September 27, 2008 2:32 PM | Reply | Permalink
This article from The Economist gives some background that may be useful. I have found this magazine to be sufficiently clearsighted in its analyses over the years that I subscribe.
"http://www.economist.com/finance/displayStory.cfm?source=hptextfeature&story_id=12305746">The doctors' bill
Thanks.
mp
September 28, 2008 9:39 AM | Reply | Permalink
Actually, after giving this post some thought, I think we do have somewhat of a crisis on our hands. Part of it is a political crisis. Economically, it maybe is not as bad as the Treasury Secretary tried to make it out to be, but our economy is in serious peril. We have been through 6 other crisis' related to excessive mortgage lending creativity. This is the biggest. We should have seen it coming because we've been through it so many times before.

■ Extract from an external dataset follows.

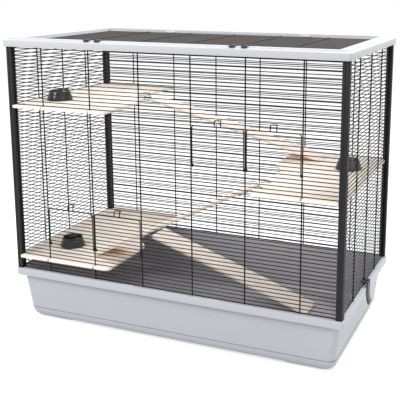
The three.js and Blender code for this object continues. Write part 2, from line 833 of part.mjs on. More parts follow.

Instead, Obama received the second largest amount of campaign contributions from Fannie Mae and Freddie Mac, and Senator Dodd was deeply involved as well, among other Democrats. While McCain tried to get legislation passed to stop the corporate welfare going to these organizations, Obama and Dodd were profiting from the "affordable housing" push - driving Fannie and Freddie to insolvency.

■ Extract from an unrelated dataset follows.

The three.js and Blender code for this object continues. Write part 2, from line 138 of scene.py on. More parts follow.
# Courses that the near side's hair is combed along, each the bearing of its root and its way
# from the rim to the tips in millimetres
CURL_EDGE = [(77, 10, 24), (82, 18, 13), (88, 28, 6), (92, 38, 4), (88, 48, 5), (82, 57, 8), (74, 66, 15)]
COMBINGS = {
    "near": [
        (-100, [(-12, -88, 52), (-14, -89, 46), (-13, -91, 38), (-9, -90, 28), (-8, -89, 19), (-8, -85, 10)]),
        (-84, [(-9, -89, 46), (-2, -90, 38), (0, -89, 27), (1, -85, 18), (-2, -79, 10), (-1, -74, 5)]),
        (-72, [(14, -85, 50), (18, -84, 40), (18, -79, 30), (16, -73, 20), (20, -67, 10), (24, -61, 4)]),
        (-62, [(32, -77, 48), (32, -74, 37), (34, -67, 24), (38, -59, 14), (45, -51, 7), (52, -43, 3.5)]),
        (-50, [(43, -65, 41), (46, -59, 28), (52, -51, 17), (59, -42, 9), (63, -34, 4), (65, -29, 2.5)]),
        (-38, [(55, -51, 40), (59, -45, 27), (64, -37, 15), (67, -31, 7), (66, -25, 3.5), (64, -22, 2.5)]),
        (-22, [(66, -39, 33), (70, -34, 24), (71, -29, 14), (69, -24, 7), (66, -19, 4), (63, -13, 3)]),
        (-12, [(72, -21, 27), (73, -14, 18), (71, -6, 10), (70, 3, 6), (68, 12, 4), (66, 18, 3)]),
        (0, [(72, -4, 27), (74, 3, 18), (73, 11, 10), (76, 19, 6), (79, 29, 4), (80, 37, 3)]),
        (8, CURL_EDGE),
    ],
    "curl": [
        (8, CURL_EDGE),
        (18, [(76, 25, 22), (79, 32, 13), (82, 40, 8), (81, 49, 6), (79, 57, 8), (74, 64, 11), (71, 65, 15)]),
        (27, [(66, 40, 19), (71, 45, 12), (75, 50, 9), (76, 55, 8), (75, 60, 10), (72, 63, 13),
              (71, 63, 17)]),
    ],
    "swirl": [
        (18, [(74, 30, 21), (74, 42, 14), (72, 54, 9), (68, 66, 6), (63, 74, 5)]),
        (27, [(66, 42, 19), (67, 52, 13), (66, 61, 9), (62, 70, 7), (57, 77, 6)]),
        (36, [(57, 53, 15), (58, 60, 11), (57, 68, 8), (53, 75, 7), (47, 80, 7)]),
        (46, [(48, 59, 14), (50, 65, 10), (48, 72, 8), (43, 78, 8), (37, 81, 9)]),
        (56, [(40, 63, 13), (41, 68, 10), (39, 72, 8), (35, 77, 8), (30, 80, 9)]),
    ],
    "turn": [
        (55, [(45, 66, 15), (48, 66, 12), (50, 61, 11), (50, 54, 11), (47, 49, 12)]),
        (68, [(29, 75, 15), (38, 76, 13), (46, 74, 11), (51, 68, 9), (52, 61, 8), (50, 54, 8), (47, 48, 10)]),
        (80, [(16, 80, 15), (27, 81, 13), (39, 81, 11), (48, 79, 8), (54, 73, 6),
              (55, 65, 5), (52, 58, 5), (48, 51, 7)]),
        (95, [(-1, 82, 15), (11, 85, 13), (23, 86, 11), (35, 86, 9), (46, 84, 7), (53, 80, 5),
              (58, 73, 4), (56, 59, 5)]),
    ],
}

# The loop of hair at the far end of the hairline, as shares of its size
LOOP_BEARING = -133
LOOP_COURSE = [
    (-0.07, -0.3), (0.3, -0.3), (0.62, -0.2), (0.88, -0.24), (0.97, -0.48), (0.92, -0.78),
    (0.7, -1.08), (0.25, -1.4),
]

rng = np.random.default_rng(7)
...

It was a Democratic agenda to increase "affordable housing" by loosening lending standards for those who couldn't afford to buy homes without those loosened standards. Meaning they couldn't afford to buy the homes and needed excessive loans to get into them. Yet, the Democrats are now blaming the Republicans. This is outrageous, taking advantage of the poor for political gain. It never helps anyone with financial problems to give them a loan. It only gets them deeper in debt. This is on par with payday loans and rent-to-own. They need larger incomes and less inflation, not loans. You can't solve a debt problem with more debt - it is like giving an alcoholic a drink to help him. This is pure greed for power in Washington, on the backs of the poor and middle class - while they propose that they are standing up for the middle class and poor. Sorry, that won't fly anymore with me!
I am neither a Republican or a Democrat, so I have no allegiance to either party. What I see sickens me. Political corruption is accepted now, and even hidden by the liberal media. I hope this gets out as a news story before the election, and the truth told by a conservative news reporter. I'd rather not see Democrats continuing this charade. We need to throw them out!!! (at least those who played a part in this political profiteering with Fannie and Freddie - especially Obama and Dodd, and the others.)
October 5, 2008 10:50 PM | Reply | Permalink
Here are some stats:
Senator Obama received $21,450 in political contributions from Freddie Mac only second to Senator Dodd who received $28,800.
Barak Obama has also received $748,000 from Goldman Sachs (his largest total), $493,469 from JP Morgan, and $467,849 from Citigroup. Think he might be obligated to banks? I think this might be an indicator of legislation coming down the line if he gets elected. It will be labled as legislation to help the middle class, but it will really be more of the same.
BTW, Hillary Clinton has received $17,600 from Freddie Mac.
While Senator McCain did receive contributions from the banking sector, they pale in comparison to Barak Obama. McCain's largest industry sector from which he received contributions was the retired, by far (three times as much as the second industry in line Lawyers)
check the public records to verify these facts.